Jacob Abraham Camille Pissarro was born in 1830 on the island of St. Thomas in the Danish West Indies to a Sephardic Jewish family and moved to Paris in 1855, where he would become the only painter to exhibit in all eight Impressionist exhibitions — making him the movement’s most committed and consistent member. Older than most of his colleagues, he served as a mentor and father figure: Cézanne called him “humble and colossal,” and his generosity of spirit held the fractious group together through years of rejection and poverty.

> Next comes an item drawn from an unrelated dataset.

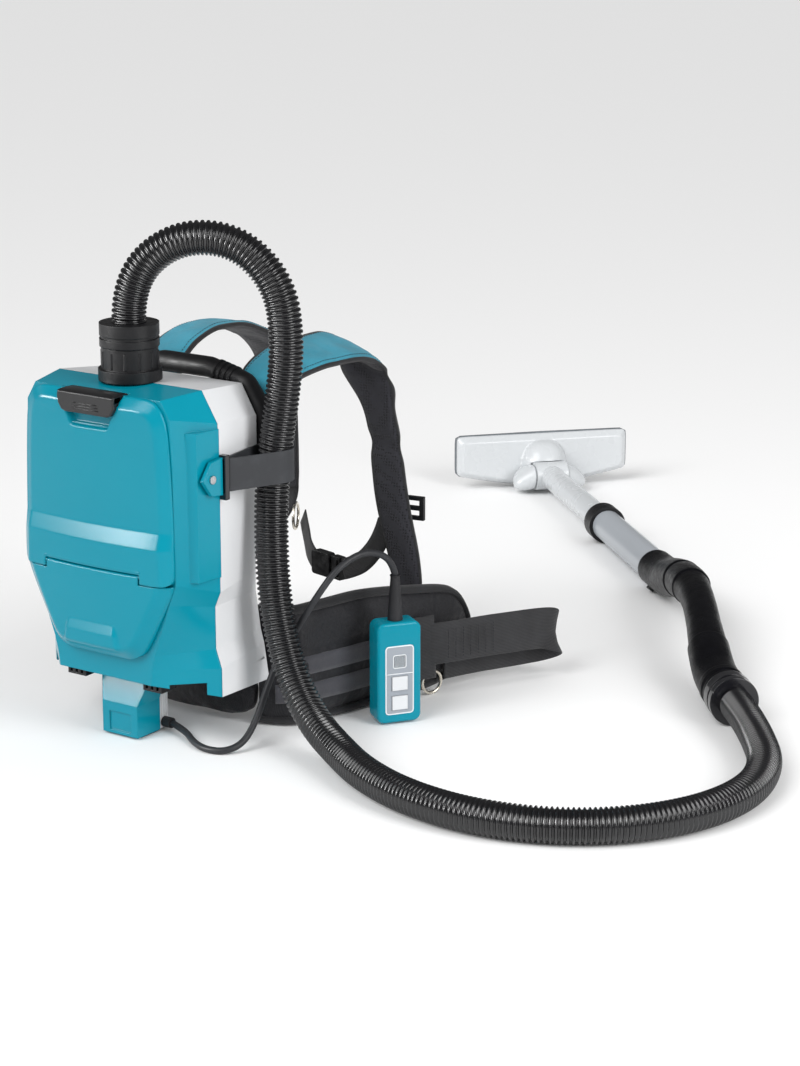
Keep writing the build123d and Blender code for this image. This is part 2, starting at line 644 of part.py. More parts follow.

Pissarro’s landscapes of the Île-de-France — the orchards, fields, and village streets around Pontoise and later Éragny — are among the purest expressions of the Impressionist vision: light-filled, honestly observed, free of sentimentality or dramatic effect. The Red Roofs (1877) captures the geometry of village houses through a screen of bare winter trees with a compositional intelligence that Cézanne admired and learned from. In the 1880s, Pissarro experimented with Seurat’s Pointillist technique before returning to a freer manner in his magnificent late series of Parisian boulevards, painted from hotel windows.
A committed anarchist, Pissarro believed that art and social justice were inseparable, and he contributed drawings to anarchist publications throughout his life. His influence as a teacher was immeasurable: Cézanne, Gauguin, and Van Gogh all learned from him, and his principled dedication to painting what he saw, as honestly as he could, remains a model of artistic integrity.